Tuesday, September 1, 2009

you can never have too much butter...

but you can have too much of some other stuff - like a poor attitude. i must admit that i am ashamed of a lot of my behavior today. i would like to blame it on ADD or the devil, but alas it is simply my human nature - my sinful human nature that i allowed to take over by not calling on Jesus today.

nothing really horrible even went on today but i was very quick tempered. and we all know who that temper was thrown at, right? yes, my ever sweet, mild mannered, never raises his voice honey bear. he made plans that i probably wouldn't have made - i am short with him. he doesn't come to the table for dinner when i call - i raise my voice with sarcasm. poor guy couldn't get a break today. and what does he do in retaliation? get this, he asks his mom to watch buggie for us so he can take me to see julie & julia because he knows i have been aching to see it and that i haven't been out of the house for 2 days. the nerve of that guy, right?! he never throws an insult my way. his voice is never raised among a normal conversational decibel.

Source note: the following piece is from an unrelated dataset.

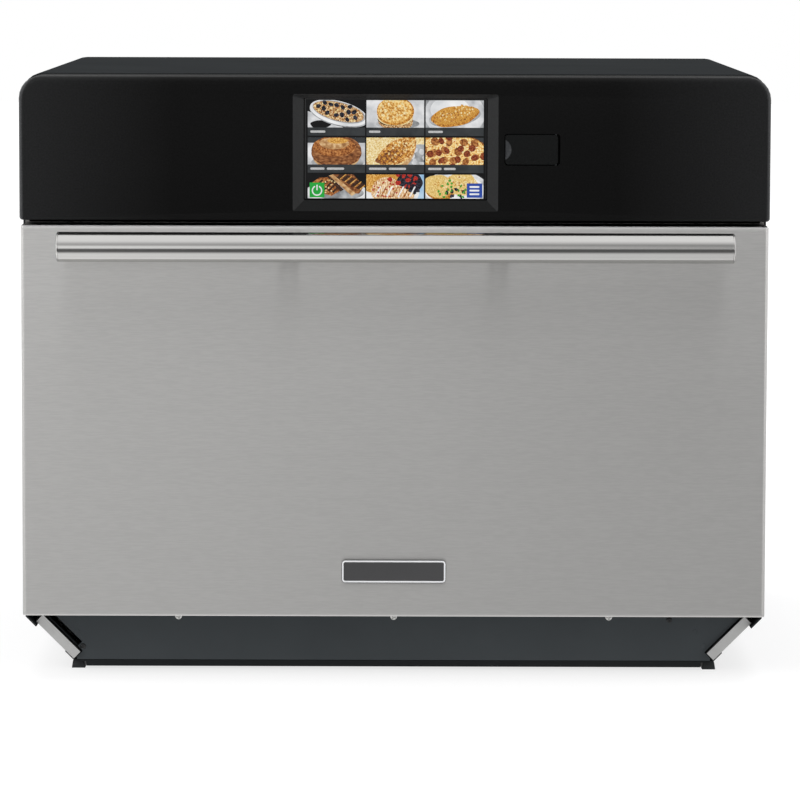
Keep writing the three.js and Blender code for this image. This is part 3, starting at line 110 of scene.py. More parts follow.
def noise(tree, stretch, scale, detail=3.0, turn=(0, 0, 0)):
    """Noise in object coordinates, which are stretched by a factor along each axis."""
    mapping = add(tree, "ShaderNodeMapping", Vector=coordinates(tree), Scale=stretch,
                  Rotation=turn)
    return add(tree, "ShaderNodeTexNoise", Vector=mapping.outputs["Vector"], Scale=scale,
               Detail=detail).outputs["Fac"]


def ramp(tree, source, stops):
    """Colours that follow a value, from pairs of place and colour."""
    node = tree.nodes.new("ShaderNodeValToRGB")
    line = node.color_ramp
    while len(line.elements) < len(stops):
        line.elements.new(0.5)
    for element, (place, color) in zip(line.elements, stops):
        element.position = place
        element.color = color
    feed(tree, node.inputs["Fac"], source)
    return node.outputs["Color"]


def greys(tree, source, *stops):
    """Linear greys that follow a value, from pairs of place and level."""
    return ramp(tree, source, [(place, (level, level, level, 1)) for place, level in stops])


def span(tree, source, low, high, start=0.35, end=0.65):
    """A value that goes from low to high while its source goes from start to end."""
    return add(tree, "ShaderNodeMapRange", Value=source, From_Min=start, From_Max=end, To_Min=low,
               To_Max=high).outputs["Result"]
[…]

you know how marriage is supposed to be a picture of Christ and the church? marriage is a little taste of how Jesus loves us? well, honey bear has shown me a sliver of that love for sure. when i see the way he responds to my sinfulness i am reminded of how the Savior responds to me. of course, the realization isn't immediate. i see it later after i have calmed down and seen the error of my ways. i guess i just love seeing Jesus in our lives. i do wish that i didn't have to be an ogre to see Him! but He is always reminding me of His great love and forgiveness.

yes, i apologized and asked for honey bear's forgiveness. he always tells me he has already forgiven me but is glad that i have asked. we hug and then spend some sweet time together in each others arms. i'm pretty sure it is a lot the same with the Savior.

i am most positive that my lack of communication with God today threw a big wrench into my attitude. that alone time with just me and Him is so important, yet i so often neglect it. the enemy is sure to achieve much when i have no armor to fight against him. i am looking forward to some time with the Lord and to a better, sweeter tomorrow.